My heart broke upon reading these words, knowing that I’d dishonored Him in my failing to properly esteem Him. I had some firmly established idols in my life. The most pronounced idols were that of the relationship I was in at the time and my determination to construct the map and steer my life in the direction I decided it should go. I earnestly prayed to shed the false idols and to find my identity in Him alone. Initially, when I prayed this prayer, I didn’t truly understand what it meant.
Then I opened up Jennie Allen’s book “Anything”, and her words spoke God’s truths just as Keller’s had. In “Anything”, she paints the picture of what it is to have one’s identity in Christ. It is a surrender that is willing to abandon EVERYTHING, to do ANYTHING for God. Instantaneously I tasted the words “I can’t” and shame fell upon me, for it exposed the holes in my faith.
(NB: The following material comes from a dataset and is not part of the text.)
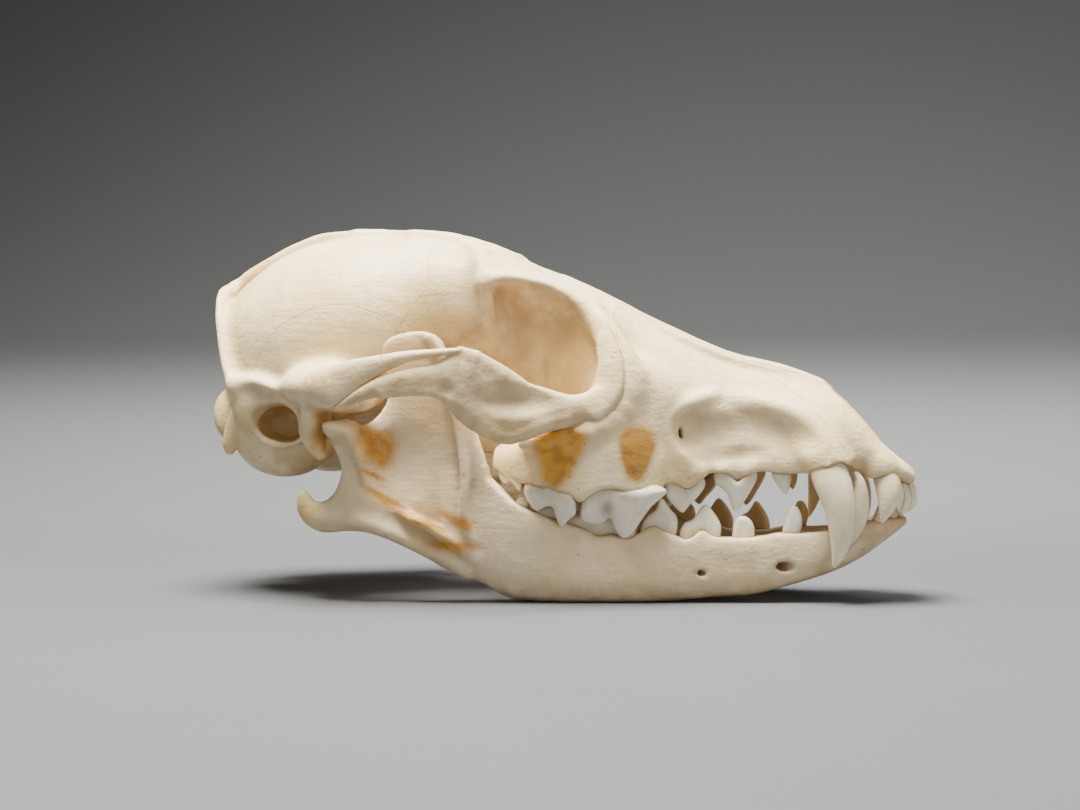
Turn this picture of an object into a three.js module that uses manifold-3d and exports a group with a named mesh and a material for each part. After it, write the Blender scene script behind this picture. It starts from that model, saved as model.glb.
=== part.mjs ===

I didn’t want to leave the false security of my idolatrous dreams. And yet I hungered and thirsted for God. I was divided. I wanted to have God in my image. I wrestled like Jacob. And the end result was just the same, I was drawn closer to Christ. The truth of the bigness of my God and the smallness of my idols pervaded the discord. I experienced the grace God mercilessly pours out to us, as undeserving as we are.
I must feed on the gospel habitually, for my identity in Christ is always under attack.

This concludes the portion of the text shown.